Dataset extract:
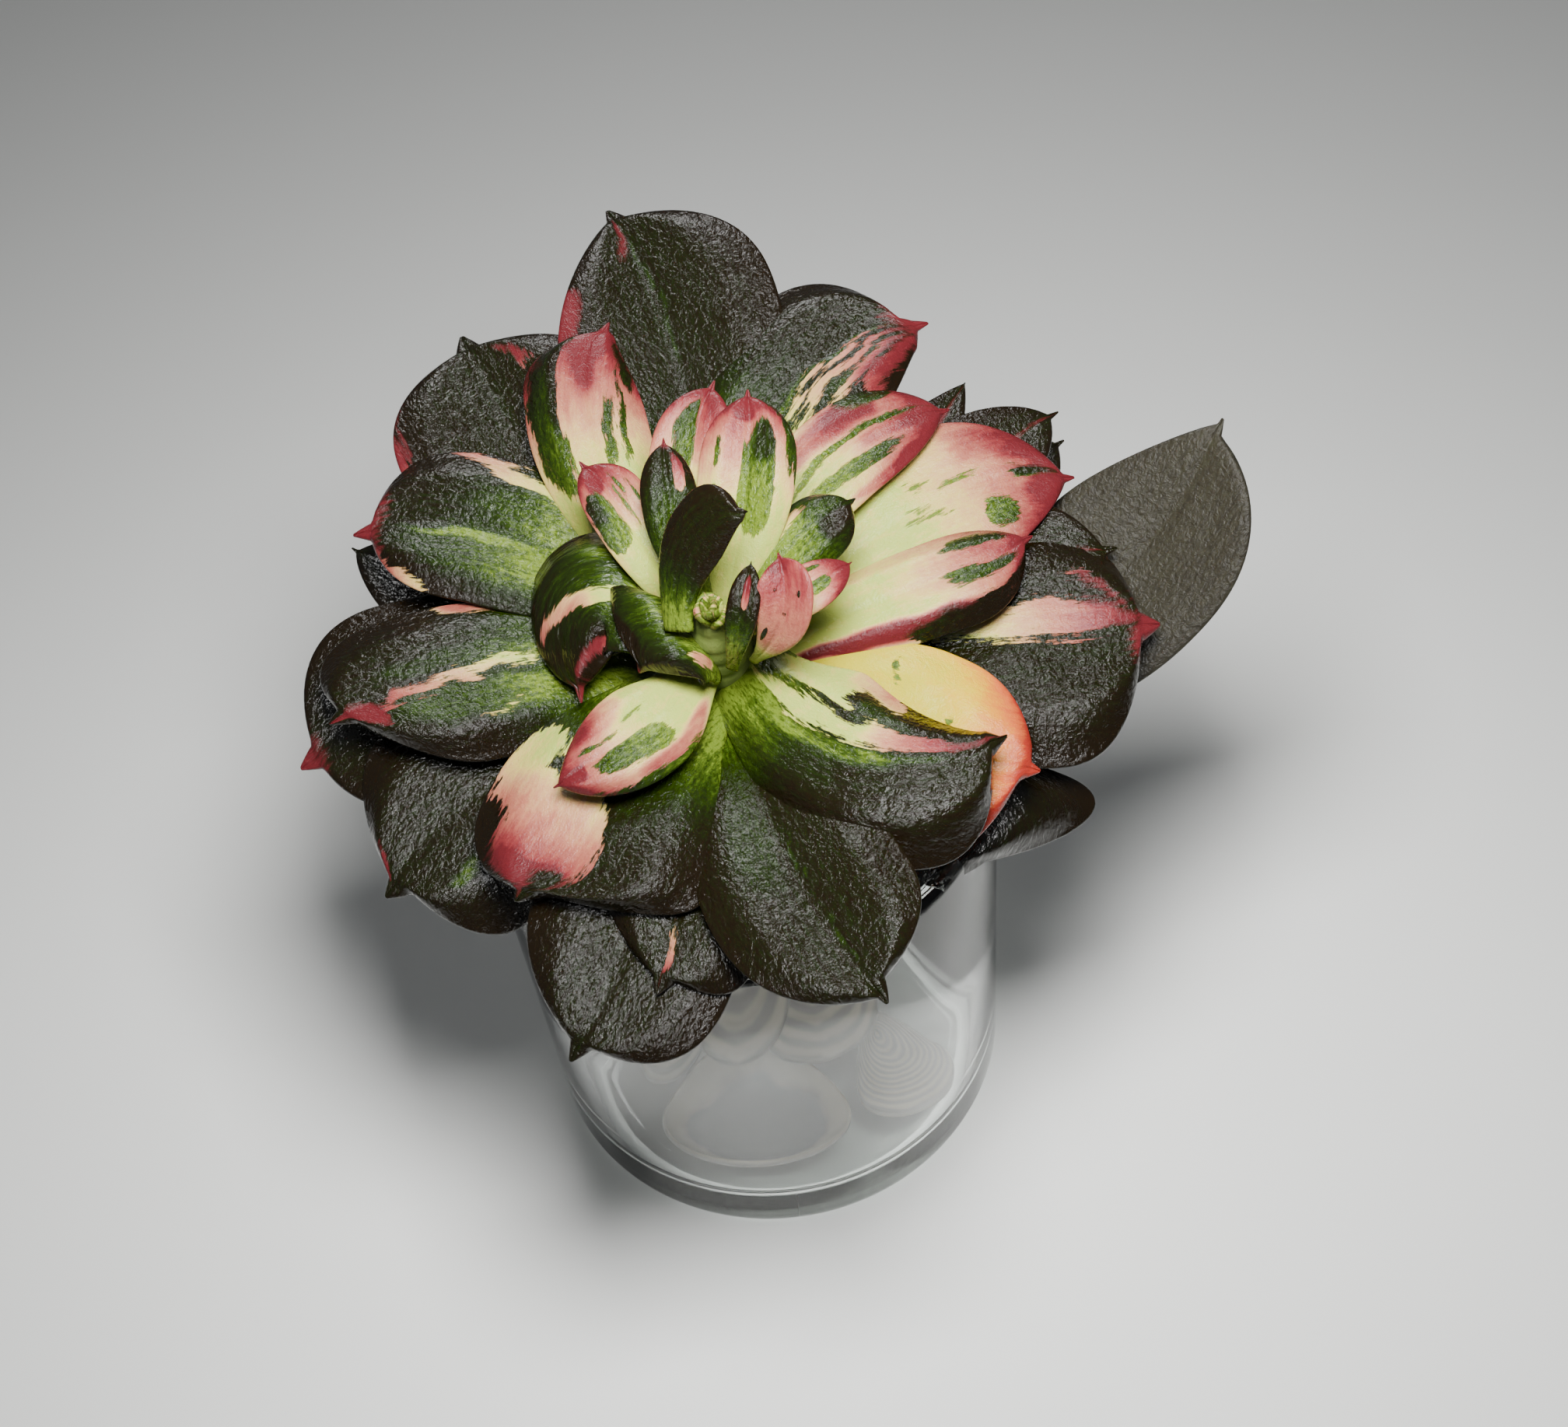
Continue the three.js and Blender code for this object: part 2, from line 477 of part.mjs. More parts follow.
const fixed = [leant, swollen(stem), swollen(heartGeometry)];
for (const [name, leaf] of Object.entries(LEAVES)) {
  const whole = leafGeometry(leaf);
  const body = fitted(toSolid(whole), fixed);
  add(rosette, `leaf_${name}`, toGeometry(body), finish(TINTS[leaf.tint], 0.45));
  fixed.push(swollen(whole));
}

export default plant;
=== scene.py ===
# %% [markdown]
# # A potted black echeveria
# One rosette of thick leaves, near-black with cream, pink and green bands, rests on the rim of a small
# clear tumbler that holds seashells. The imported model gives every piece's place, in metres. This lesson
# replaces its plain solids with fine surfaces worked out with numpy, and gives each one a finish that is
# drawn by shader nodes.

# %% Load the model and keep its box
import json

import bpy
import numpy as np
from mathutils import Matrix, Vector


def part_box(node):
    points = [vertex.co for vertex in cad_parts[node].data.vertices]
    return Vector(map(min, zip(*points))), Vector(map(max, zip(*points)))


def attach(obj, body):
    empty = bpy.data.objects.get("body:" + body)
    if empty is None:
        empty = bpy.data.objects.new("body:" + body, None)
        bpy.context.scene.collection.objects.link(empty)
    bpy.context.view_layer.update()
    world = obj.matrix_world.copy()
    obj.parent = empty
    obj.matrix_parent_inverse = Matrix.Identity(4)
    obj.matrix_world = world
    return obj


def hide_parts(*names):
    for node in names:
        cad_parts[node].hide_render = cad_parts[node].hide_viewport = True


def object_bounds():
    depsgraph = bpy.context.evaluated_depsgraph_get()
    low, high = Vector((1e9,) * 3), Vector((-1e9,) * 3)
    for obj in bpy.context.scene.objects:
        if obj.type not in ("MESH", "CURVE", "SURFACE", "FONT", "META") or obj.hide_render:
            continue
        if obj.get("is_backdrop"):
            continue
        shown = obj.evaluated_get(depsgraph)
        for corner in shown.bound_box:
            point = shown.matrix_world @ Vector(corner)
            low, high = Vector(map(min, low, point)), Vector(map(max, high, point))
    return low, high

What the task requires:
Word for word, write out all of the data above.

Full response:
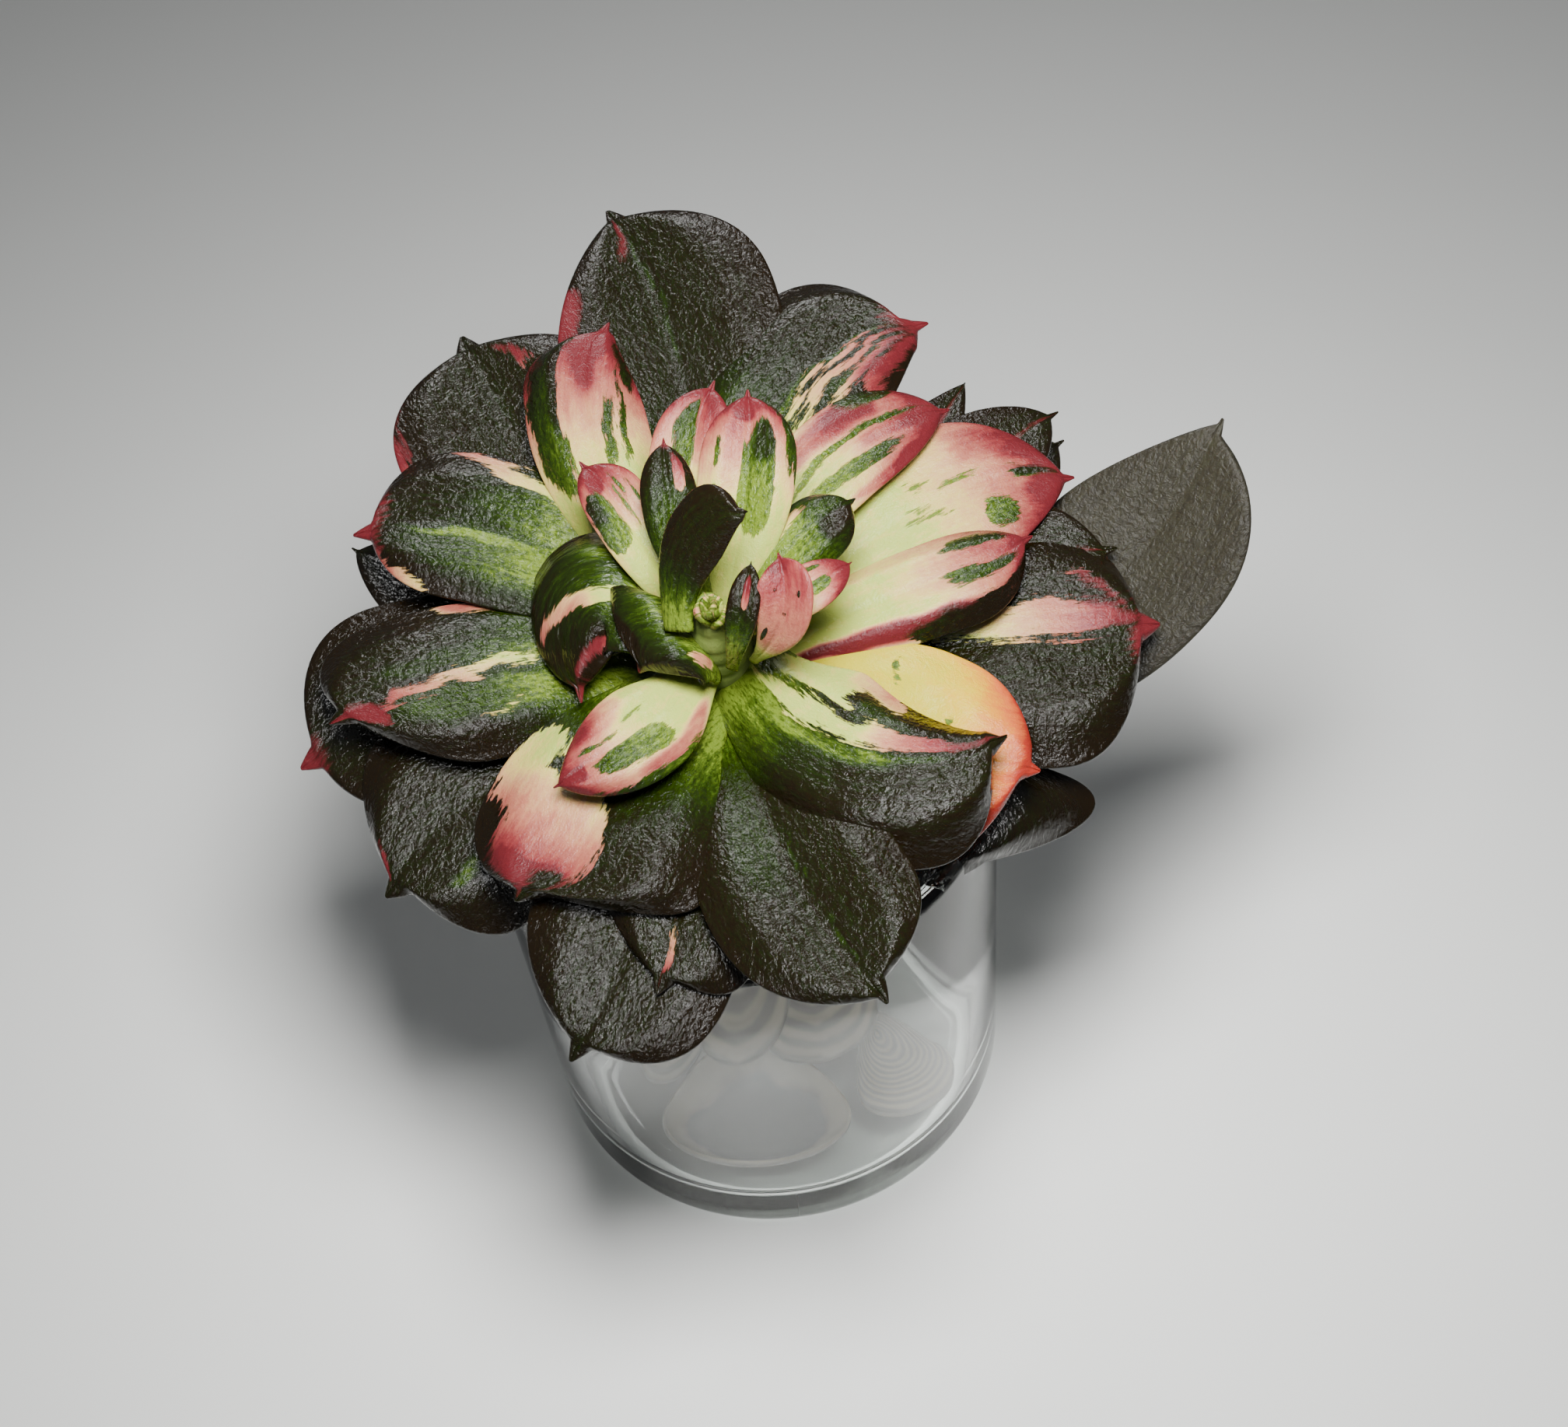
Continue the three.js and Blender code for this object: part 2, from line 477 of part.mjs. More parts follow.
const fixed = [leant, swollen(stem), swollen(heartGeometry)];
for (const [name, leaf] of Object.entries(LEAVES)) {
  const whole = leafGeometry(leaf);
  const body = fitted(toSolid(whole), fixed);
  add(rosette, `leaf_${name}`, toGeometry(body), finish(TINTS[leaf.tint], 0.45));
  fixed.push(swollen(whole));
}

export default plant;
=== scene.py ===
# %% [markdown]
# # A potted black echeveria
# One rosette of thick leaves, near-black with cream, pink and green bands, rests on the rim of a small
# clear tumbler that holds seashells. The imported model gives every piece's place, in metres. This lesson
# replaces its plain solids with fine surfaces worked out with numpy, and gives each one a finish that is
# drawn by shader nodes.

# %% Load the model and keep its box
import json

import bpy
import numpy as np
from mathutils import Matrix, Vector


def part_box(node):
    points = [vertex.co for vertex in cad_parts[node].data.vertices]
    return Vector(map(min, zip(*points))), Vector(map(max, zip(*points)))


def attach(obj, body):
    empty = bpy.data.objects.get("body:" + body)
    if empty is None:
        empty = bpy.data.objects.new("body:" + body, None)
        bpy.context.scene.collection.objects.link(empty)
    bpy.context.view_layer.update()
    world = obj.matrix_world.copy()
    obj.parent = empty
    obj.matrix_parent_inverse = Matrix.Identity(4)
    obj.matrix_world = world
    return obj


def hide_parts(*names):
    for node in names:
        cad_parts[node].hide_render = cad_parts[node].hide_viewport = True


def object_bounds():
    depsgraph = bpy.context.evaluated_depsgraph_get()
    low, high = Vector((1e9,) * 3), Vector((-1e9,) * 3)
    for obj in bpy.context.scene.objects:
        if obj.type not in ("MESH", "CURVE", "SURFACE", "FONT", "META") or obj.hide_render:
            continue
        if obj.get("is_backdrop"):
            continue
        shown = obj.evaluated_get(depsgraph)
        for corner in shown.bound_box:
            point = shown.matrix_world @ Vector(corner)
            low, high = Vector(map(min, low, point)), Vector(map(max, high, point))
    return low, high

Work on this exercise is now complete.